With lumber prices high, Habitat for Humanity saved an estimated 15% per square foot compared to their normal building costs.

The 1,200 square-foot house featuring 2 full bathrooms uses concrete, which retains temperature better than wood, and will save on heating and cooling costs. It’s also more resistant to tornado and hurricane damage.

A concrete-constructed home is also the same type April fondly remembers that her great-grandmother owned—and she’s excited to carry on the tradition.

Amazingly the entire skeleton was built in just 12 hours, shaving off around 4 weeks of building time, using the printer machinery of a Virginia company called Alquist.

There is even a miniature 3D printer that comes with the house that could reprint parts like light switch covers, if she needs a repair.

Many people think Habitat gives homes away, but they actually sell homes to families with low to moderate incomes, issuing a no-interest, 20 or 30-year mortgage that the new home-owners then pay off monthly.
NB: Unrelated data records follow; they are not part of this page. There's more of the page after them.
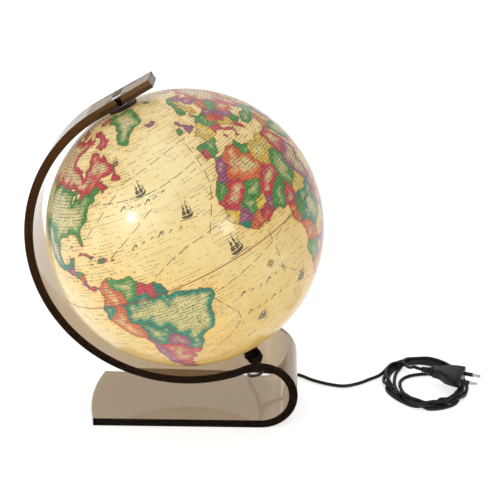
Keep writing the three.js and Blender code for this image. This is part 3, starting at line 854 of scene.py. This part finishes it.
def map_material():
    m = Material("map_shell")
    place = m.place()
    coast, border = m.attribute("coast"), m.attribute("border")
    tint = m.attribute("tint", out="Color")
    offset = m.node("ShaderNodeVectorMath", {"operation": "SUBTRACT"}, place, tuple(CENTRE))
    x, y, z = m.split(offset)
    c, s = math.cos(TILT), math.sin(TILT)
    east = x * c + z * s
    north = (z * c - x * s) / (R * MM)
    high = north.lowest(1.0).highest(-1.0)
    lat = m.node("ShaderNodeMath", {"operation": "ARCSINE"}, high) * (180 / math.pi)
    lon = m.node("ShaderNodeMath", {"operation": "ARCTAN2"}, east, 0 - y) * (180 / math.pi) + FACING
    slim = (lat * (math.pi / 180)).cos()

    cloudy = m.noise(30, 3, 0.55, place)
    speck = m.noise(620, 3, 0.65, place)
    grain = m.noise(1700, 2, 0.6, place)
    blotch = m.noise(150, 4, 0.6, place)
    land = coast.ramp(-0.15, 0.15)

    # Sea: parchment yellow, warmer towards the shores, with painted shade that darkens it towards the south
    # and painted light and sheen that pale it towards the north.
    shore = (coast.size() / 9.0).fall() * (1 - land)
    # painted light and shade: darker and more golden towards the south, paler and creamier towards the north,
    # following latitude on the ball
    painted_light_by_latitude = (lat + (cloudy - 0.5) * 70).ramp(-45, 38)
    sea = m.mix(painted_light_by_latitude, linear(216, 178, 88), linear(244, 225, 166))
    sea = m.mix(shore * 0.55, sea, linear(238, 186, 92))
    sea = m.mix((blotch.ramp(0.5, 0.75)) * 0.18, sea, linear(214, 176, 92))

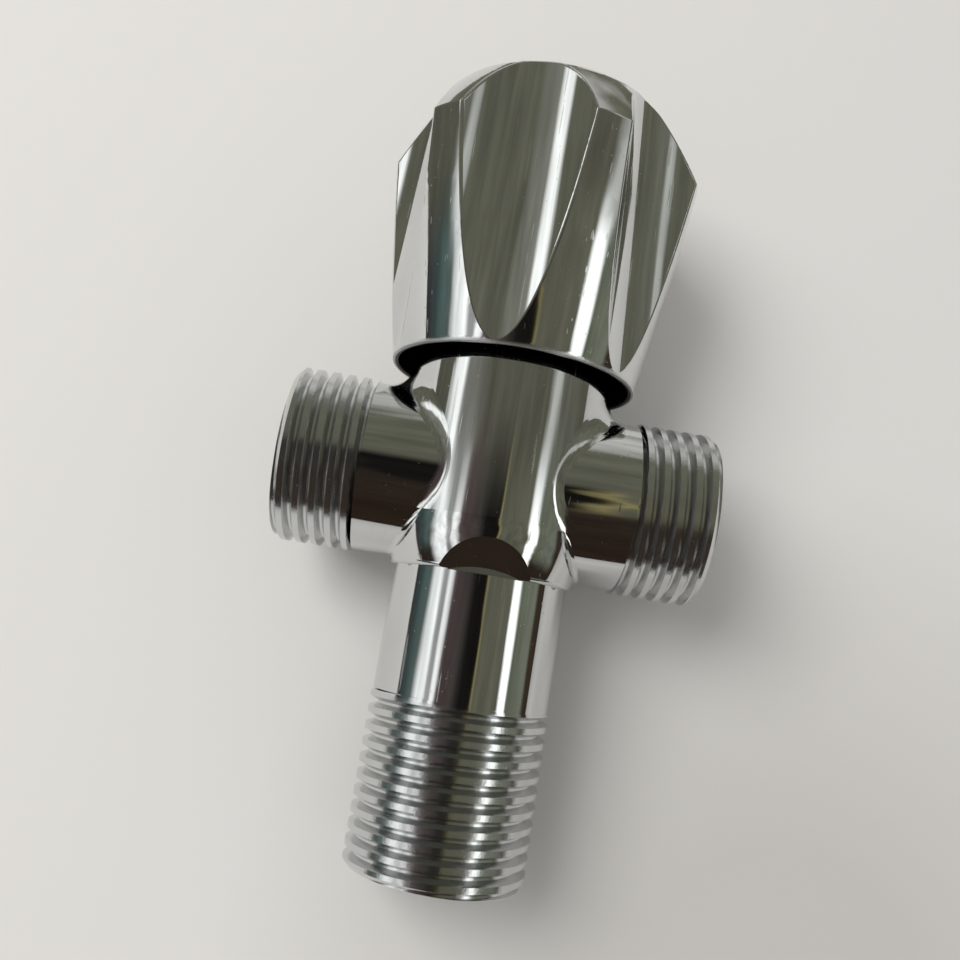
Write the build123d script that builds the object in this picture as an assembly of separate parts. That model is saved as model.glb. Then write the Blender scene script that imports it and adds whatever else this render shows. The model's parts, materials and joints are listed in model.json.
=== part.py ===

The Habitat Homebuyer Program becomes available to people who volunteer more than 300 hours of service, and who make 45-80% of an area’s median income.

April, who has been employed full time for five years at a nearby hotel, logged her 300 sweat equity hours, and some were spent actually helping the crew on the construction site that would become her first home.

The addition of solar panels and a smart home system based on proprietary technology from Virginia Tech will ensure April and her son enjoy low energy costs while still maintaining comfort.

“I can’t imagine a better Christmas gift,” she said at the ribbon cutting ceremony on the front porch. There was even a tree decorated in the living room.